───── Given information ─────

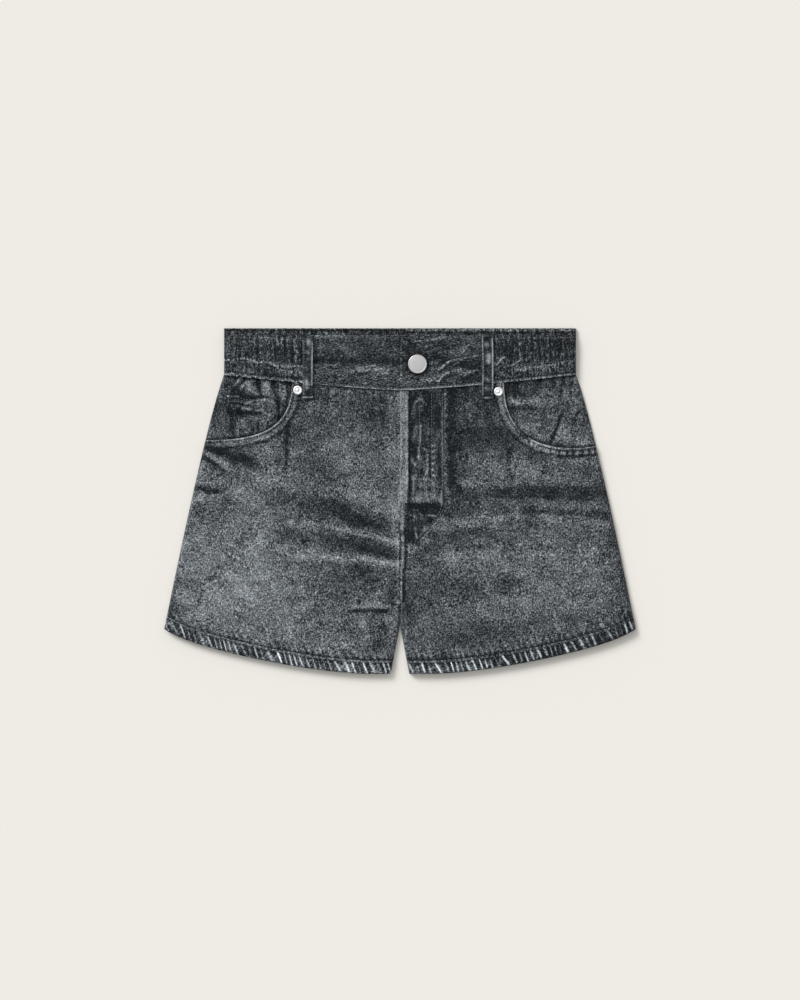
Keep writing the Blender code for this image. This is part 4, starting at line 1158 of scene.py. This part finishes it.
GATHERED_WASH = stroke_table(
    # the wearer's right
    (-172, 128, -150, 130, 4, 6), (-116, 128.5, -98, 128, 2.6, 26), (-134, 130, -128, 127, 3, -18),
    (-154, 131, -150, 129, 2.4, 20), (-150, 158, -142, 158, 3, 16), (-132, 157, -124, 156, 3, 18),
    (-120, 146, -112, 146, 5, -12), (-176, 146, -150, 146, 4, -8),
    # the wearer's left
    (132, 158, 174, 160, 7, -16), (134, 158, 137, 157, 5, 18), (156, 148, 164, 143, 6, -16),
    (106, 148, 114, 142, 5, -14), (120, 160, 160, 150, 9, -8), (120, 158, 122, 146, 4, 8),
    (94, 152, 112, 148, 6, -9), (150, 156, 150, 144, 3, 12), (112, 128, 126, 128, 2.6, -12),
    (146, 133, 152, 134, 2.2, 24), (108, 125, 112, 123, 3, 14),
)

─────

Exercise details:
All of the lines above must be returned exactly.

Result:
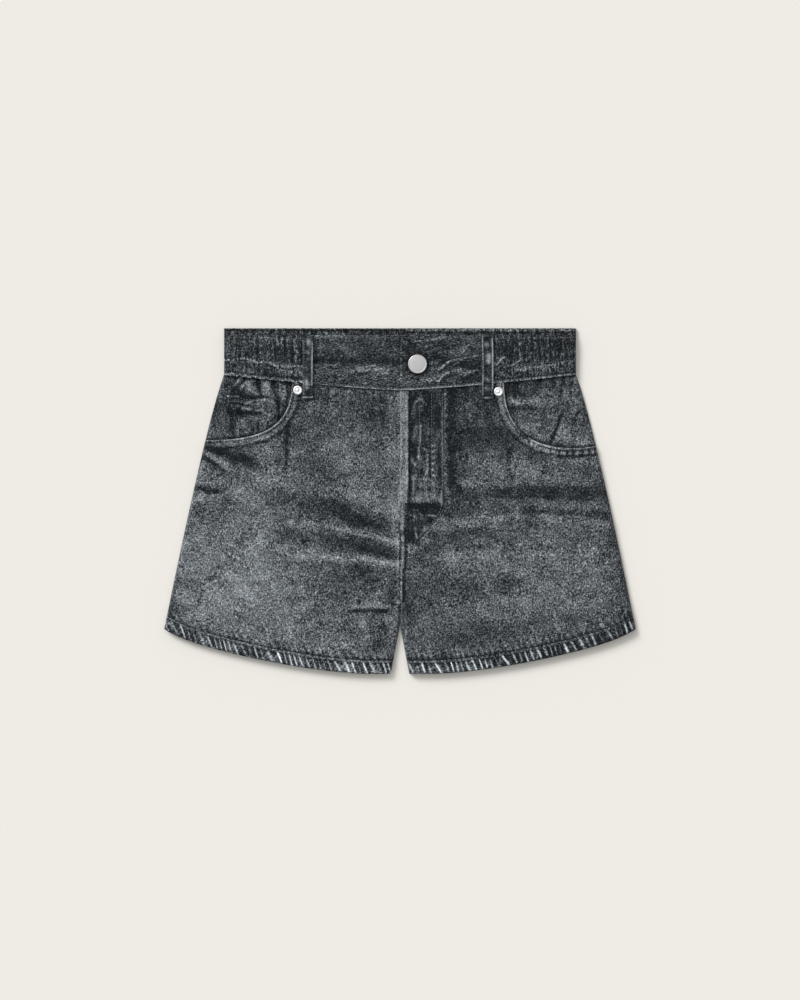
Keep writing the Blender code for this image. This is part 4, starting at line 1158 of scene.py. This part finishes it.
GATHERED_WASH = stroke_table(
    # the wearer's right
    (-172, 128, -150, 130, 4, 6), (-116, 128.5, -98, 128, 2.6, 26), (-134, 130, -128, 127, 3, -18),
    (-154, 131, -150, 129, 2.4, 20), (-150, 158, -142, 158, 3, 16), (-132, 157, -124, 156, 3, 18),
    (-120, 146, -112, 146, 5, -12), (-176, 146, -150, 146, 4, -8),
    # the wearer's left
    (132, 158, 174, 160, 7, -16), (134, 158, 137, 157, 5, 18), (156, 148, 164, 143, 6, -16),
    (106, 148, 114, 142, 5, -14), (120, 160, 160, 150, 9, -8), (120, 158, 122, 146, 4, 8),
    (94, 152, 112, 148, 6, -9), (150, 156, 150, 144, 3, 12), (112, 128, 126, 128, 2.6, -12),
    (146, 133, 152, 134, 2.2, 24), (108, 125, 112, 123, 3, 14),
)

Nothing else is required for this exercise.